The claimants sought to characterize the emissions allowances and their trading business as “interests arising from the commitment of capital or other resources in the territory of a Party to economic activity in such territory,” within the meaning of NAFTA Article 1139(h). In contrast, the respondent contended that respondents’ interests did not meet the requirements of Article 1139(h) and failed to align with the illustrative examples provided in the provision, which emphasize contracts involving property or economic activity directly tied to the host state. Notably, the Tribunal emphasized that the claimants needed to show “a cognizable interest that results from committing those resources within the territory of a Party towards economic activity within that territory,” meaning economic activity in Ontario specifically.
The tribunal further held that the claimant’s emissions allowances did not provide it with a legal share in any asset or resource, and therefore, did not constitute a qualifying interest. Moreover, the Tribunal noted that the trading activities—purchasing allowances in auctions and reselling them in secondary markets—did not align with the types of interests described in the Article 1139(h) examples, as the Claimant did not operate an enterprise in Ontario. Additionally, the tribunal observed that the Claimant lacked any physical or corporate presence, or economic activity, in Ontario, apart from employing a local representative to satisfy regulatory obligations. Its trading operations were conducted entirely from the United States, and there was “no evidence that KS&T’s trading business was linked to a specific underlying economic project, operation, or activity taking place in Ontario.” As in Apotex v. USA and Canadian Cattlemen v.

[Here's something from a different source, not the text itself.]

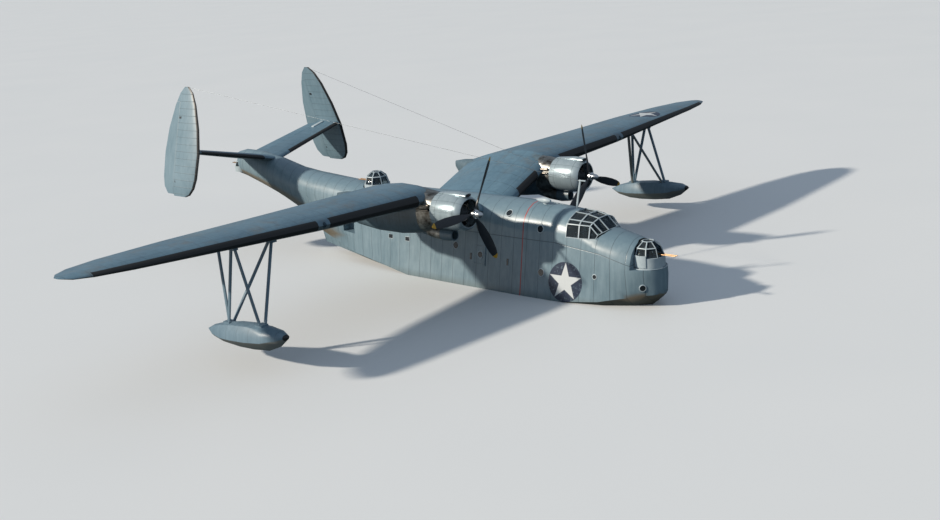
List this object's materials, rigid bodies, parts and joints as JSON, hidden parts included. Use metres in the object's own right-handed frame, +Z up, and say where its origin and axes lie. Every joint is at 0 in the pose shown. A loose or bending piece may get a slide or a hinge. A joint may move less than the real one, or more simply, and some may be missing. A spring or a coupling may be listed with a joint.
{
  "type": "twin-engined patrol flying boat",
  "caption": "Gull-winged flying boat with a stepped hull, radial engines, wingtip floats, canted tail fins and moving propellers, control surfaces, turrets and hatches.",
  "frame": {"origin": "on the centreline at the waterline, below the front spar of the wing", "axes": "+X forward, +Y to port, +Z up"},
  "size_m": [25.24, 35.96, 8.8779],
  "materials": {
    "paint": "pale blue-grey satin paint on riveted light-alloy skin",
    "cowl_metal": "bright grey semi-gloss paint on spun light alloy",
    "engine_metal": "dark oily engine castings",
    "blade_paint": "near-black satin paint with yellow blade tips",
    "glazing": "clear moulded acrylic panes",
    "cabin_finish": "flat green primer on cabin fittings",
    "gun_steel": "browned gun steel",
    "boot_rubber": "matt black de-icing boot rubber",
    "marking_blue": "dark blue marking paint",
    "marking_white": "white marking paint",
    "stripe_red": "thin red warning stripe",
    "bare_alloy": "polished or heat-stained bare light alloy",
    "wire_steel": "stranded steel aerial wire"
  },
  "bodies": {
    "airframe": {"hull_bow": "paint", "hull_cockpit": "paint", "hull_fore": "paint", "hull_hatch_bay": "paint", "hull_middle": "paint", "hull_waist": "paint", "hull_tail": "paint", "inner_wing_port": "paint", "inner_wing_starboard": "paint", "outer_wing_port": "paint", "outer_wing_starboard": "paint", "tailplane": "paint", "fin_port": "paint", "fin_starboard": "paint", "nacelle_port": "paint", "nacelle_starboard": "paint", "cowl_port": "cowl_metal", "cowl_starboard": "cowl_metal", "oil_cooler_port": "paint", "oil_cooler_starboard": "paint", "engine_port": "engine_metal", "engine_starboard": "engine_metal", "float_port": "paint", "float_starboard": "paint", "float_struts_port": "paint", "float_struts_starboard": "paint", "canopy_frame": "paint", "canopy_glass": "glazing", "pilot_seat_port": "cabin_finish", "pilot_seat_starboard": "cabin_finish", "instrument_panel": "cabin_finish", "aerial_mast": "paint", "direction_finder": "paint"},
    "prop_port": {"propeller_port": "blade_paint"},
    "prop_starboard": {"propeller_starboard": "blade_paint"},
    "aileron_port": {"aileron_port": "paint"},
    "aileron_starboard": {"aileron_starboard": "paint"},
    "flap_port": {"flap_port": "paint"},
    "flap_starboard": {"flap_starboard": "paint"},
    "elevator_port": {"elevator_port": "paint"},
    "elevator_starboard": {"elevator_starboard": "paint"},
    "rudder_port": {"rudder_port": "paint"},
    "rudder_starboard": {"rudder_starboard": "paint"},
    "nose_turret": {"nose_turret": "paint", "nose_dome": "glazing"},
    "nose_guns": {"nose_guns": "gun_steel"},
    "dorsal_turret": {"dorsal_turret": "paint", "dorsal_dome": "glazing"},
    "dorsal_guns": {"dorsal_guns": "gun_steel"},
    "tail_turret": {"tail_turret": "paint", "tail_dome": "glazing"},
    "tail_guns": {"tail_guns": "gun_steel"},
    "hatch_port": {"side_hatch_port": "paint"},
    "hatch_starboard": {"side_hatch_starboard": "paint"}
  },
  "joints": [
    {"name": "prop_port_spin", "type": "hinge", "parent": "airframe", "child": "prop_port", "pos_m": [3, 3.57, 3.65], "axis": [1, 0, 0], "continuous": true},
    {"name": "prop_starboard_spin", "type": "hinge", "parent": "airframe", "child": "prop_starboard", "pos_m": [3, -3.57, 3.65], "axis": [1, 0, 0], "continuous": true},
    {"name": "aileron_port_hinge", "type": "hinge", "parent": "airframe", "child": "aileron_port", "pos_m": [-1.94, 10.45, 4.23924], "axis": [0.0737, 0.9967, 0.0336], "range_deg": [-20, 20]},
    {"name": "aileron_starboard_hinge", "type": "hinge", "parent": "airframe", "child": "aileron_starboard", "pos_m": [-1.94, -10.45, 4.23924], "axis": [0.0737, -0.9967, 0.0336], "range_deg": [-20, 20]},
    {"name": "flap_port_hinge", "type": "hinge", "parent": "airframe", "child": "flap_port", "pos_m": [-2.32, 4.4, 4.03915], "axis": [-0.0619, -0.9975, -0.0328], "range_deg": [0, 40]},
    {"name": "flap_starboard_hinge", "type": "hinge", "parent": "airframe", "child": "flap_starboard", "pos_m": [-2.32, -4.4, 4.03915], "axis": [0.0619, -0.9975, 0.0328], "range_deg": [0, 40]},
    {"name": "elevator_port_hinge", "type": "hinge", "parent": "airframe", "child": "elevator_port", "pos_m": [-13.98, 0.62, 4.17352], "axis": [0.0517, 0.9694, 0.24], "range_deg": [-15, 25]},
    {"name": "elevator_starboard_hinge", "type": "hinge", "parent": "airframe", "child": "elevator_starboard", "pos_m": [-13.98, -0.62, 4.17352], "axis": [-0.0517, 0.9694, -0.24], "range_deg": [-15, 25]},
    {"name": "rudder_port_hinge", "type": "hinge", "parent": "airframe", "child": "rudder_port", "pos_m": [-14.25, 4.72508, 3.13811], "axis": [0, -0.2487, 0.9686], "range_deg": [-25, 25]},
    {"name": "rudder_starboard_hinge", "type": "hinge", "parent": "airframe", "child": "rudder_starboard", "pos_m": [-14.25, -4.72508, 3.13811], "axis": [0, 0.2487, 0.9686], "range_deg": [-25, 25]},
    {"name": "nose_turret_yaw", "type": "hinge", "parent": "airframe", "child": "nose_turret", "pos_m": [8.1, 0, 1.45], "axis": [0, 0, 1], "range_deg": [-75, 75]},
    {"name": "nose_guns_elevation", "type": "hinge", "parent": "nose_turret", "child": "nose_guns", "pos_m": [8.1, 0, 1.94], "axis": [0, -1, 0], "range_deg": [-5, 45]},
    {"name": "dorsal_turret_yaw", "type": "hinge", "parent": "airframe", "child": "dorsal_turret", "pos_m": [-5.8, 0, 3.06], "axis": [0, 0, 1], "continuous": true},
    {"name": "dorsal_guns_elevation", "type": "hinge", "parent": "dorsal_turret", "child": "dorsal_guns", "pos_m": [-5.8, 0, 3.49], "axis": [0, 1, 0], "range_deg": [0, 45]},
    {"name": "tail_turret_yaw", "type": "hinge", "parent": "airframe", "child": "tail_turret", "pos_m": [-15.17, 0, 3.27], "axis": [0, 0, 1], "range_deg": [-70, 70]},
    {"name": "tail_guns_elevation", "type": "hinge", "parent": "tail_turret", "child": "tail_guns", "pos_m": [-15.17, 0, 3.62], "axis": [0, 1, 0], "range_deg": [-5, 40]},
    {"name": "hatch_port_hinge", "type": "hinge", "parent": "airframe", "child": "hatch_port", "pos_m": [1.345, 1.28427, 1.3139], "axis": [0, 0.1771, -0.9842], "range_deg": [0, 100]},
    {"name": "hatch_starboard_hinge", "type": "hinge", "parent": "airframe", "child": "hatch_starboard", "pos_m": [1.345, -1.28427, 1.3139], "axis": [0, 0.1771, 0.9842], "range_deg": [0, 100]}
  ],
  "couplings": [
    {"joint": "aileron_starboard_hinge", "follows": "aileron_port_hinge", "ratio": 1},
    {"joint": "flap_starboard_hinge", "follows": "flap_port_hinge", "ratio": 1},
    {"joint": "elevator_starboard_hinge", "follows": "elevator_port_hinge", "ratio": 1},
    {"joint": "rudder_starboard_hinge", "follows": "rudder_port_hinge", "ratio": 1}
  ]
}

USA, the tribunal concluded that the Claimant’s cross-border trading activities through auctions and transfers of emissions allowances did not qualify as protected investments.
Conclusion
On this basis, the Tribunal held that it lacked jurisdiction over the claims filed by Claimants, Koch Industries, Inc. and Koch Supply & Trading, LP, against Respondent, Canada, and that each Party shall bear its own costs, fees, and expenses.